Mister Punch, Hanswurst oder Kasperl: Die Tradition des volkstümlichen Puppenspiels ist lang und hat ihre Wurzeln im italienischen Pulcinella der Commedia dell'arte. Charakteristischerweise reihen sich in den Aufführungen zahlreiche kurze Episoden aneinander, die von darstellerischer Derb-, sprachlicher Grobheit und oft auch von Gewalt geprägt sind. All diese Elemente würden sich auch in Harrison Birtwistles Oper "Punch and Judy" wiederfinden, meint Regisseur Leonard Prinsloo, der das Werk nun an der Wiener Kammeroper inszeniert.

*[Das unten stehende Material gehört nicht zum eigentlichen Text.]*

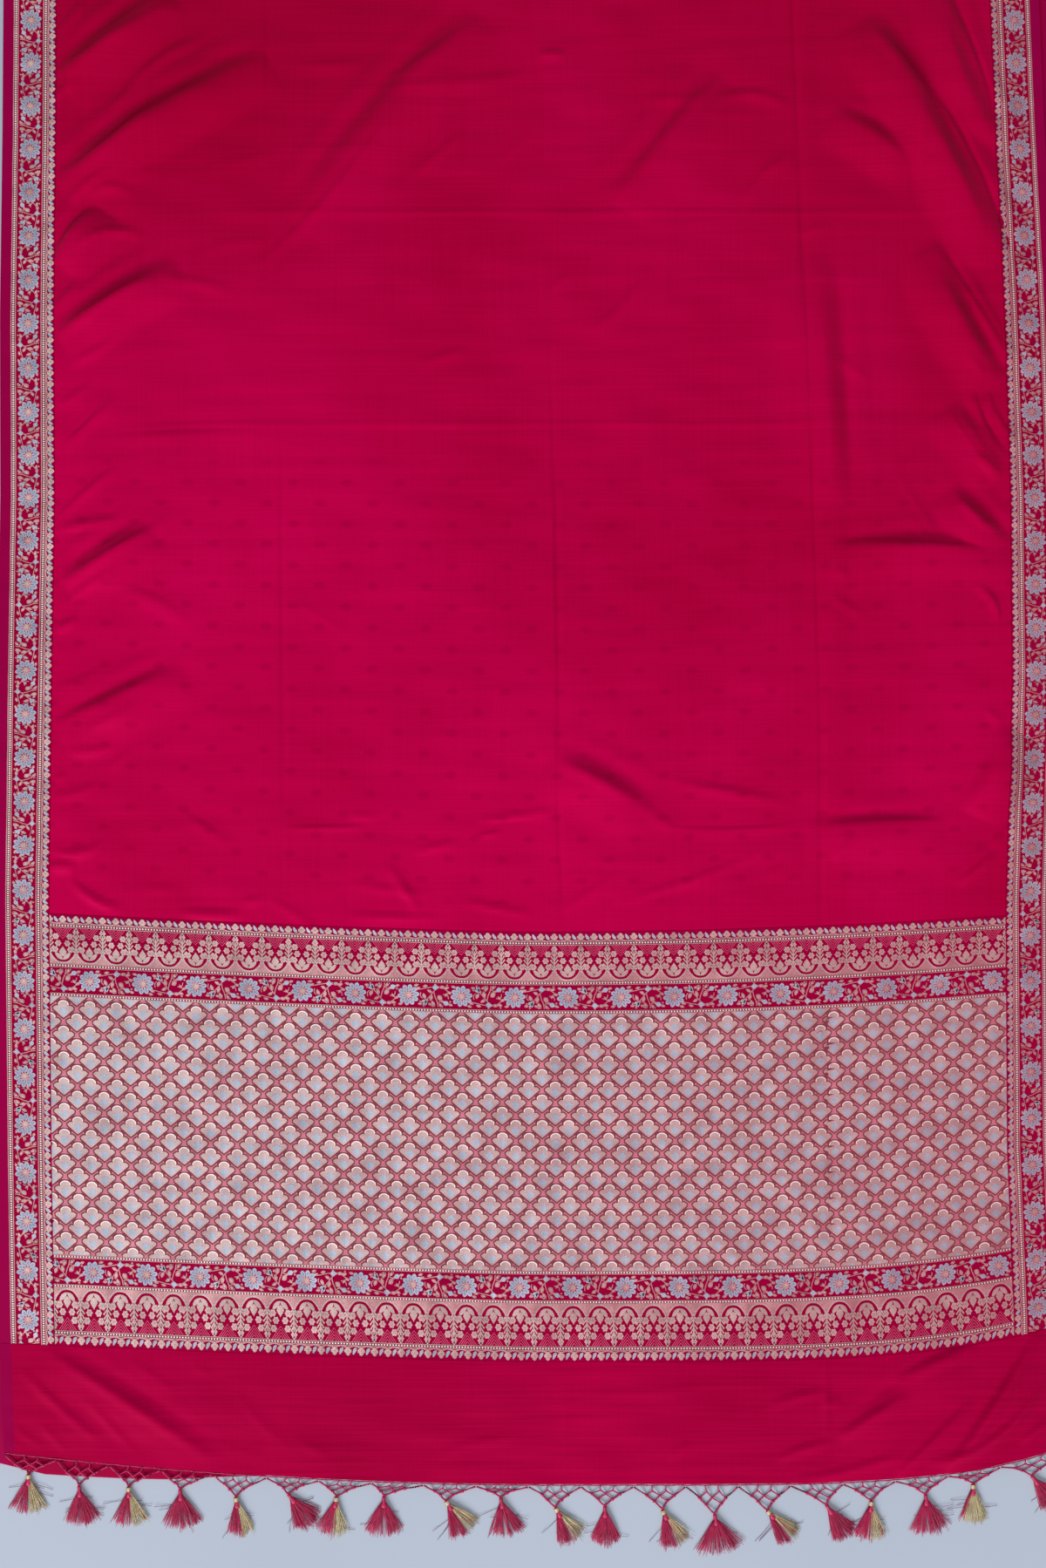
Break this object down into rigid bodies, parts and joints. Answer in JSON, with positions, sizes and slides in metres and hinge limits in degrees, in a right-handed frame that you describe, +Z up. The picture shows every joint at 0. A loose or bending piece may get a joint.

Ein dreckiger, überdimensionaler Kanalschacht dient als Bühne für die Szenenabfolge, in der sich auch Elemente aus der griechischen Tragödie wiederfinden: Ein Chor kommentiert die Ereignisse; der Chorleiter führt das Publikum als Zeremonienmeister durch den Abend, wird später aber selbst Opfer des mörderischen Treibens.

"Punch and Judy" gehe von der Prämisse aus, dass die Welt der Spielzeuge, Puppen und Marionetten womöglich realer sei als die reale Welt selbst, meinte Harrison Birtwistle im Vorwort zum Libretto. Mit den artifiziellen Charakteren könne man die menschliche Natur anschaulicher und konzentrierter darstellen, als es im realen Theater möglich sei. Und trotzdem sei eben alles nur Theater und das ganze Spiel auch eine Komödie. Diese Ambivalenz habe Birtwistle auch durch seine Musik zum Ausdruck gebracht, sagt Walter Kobéra, Intendant der Neuen Oper Wien und musikalischer Leiter der Produktion.

Die Zusammenarbeit von Walter Kobéra und Leonard Prinsloo reicht schon einige Jahre zurück: Für die Neue Oper Wien hat der aus Südafrika stammende Choreograph und Opernregisseur bereits 1996 Benjamin Brittens "Billy Budd" inszeniert. Britten war es übrigens, der die Oper "Punch and Judy" bei Harrison Birtwistle einst in Auftrag gegeben hatte. Nach der Uraufführung von Birtwistles Opernerstling 1969 sei er jedoch alles andere als zufrieden gewesen, meint Leonard Prinsloo. Vielleicht wäre Britten heute gnädiger, könnte er das künstlerische Ansinnen Birtwistles und seines Librettisten Stephen Pruslin noch einmal aus der Distanz betrachten.

Bis zum 5. Juni ist Harrison Birtwistles "Punch and Judy" an der Wiener Kammeroper zu sehen.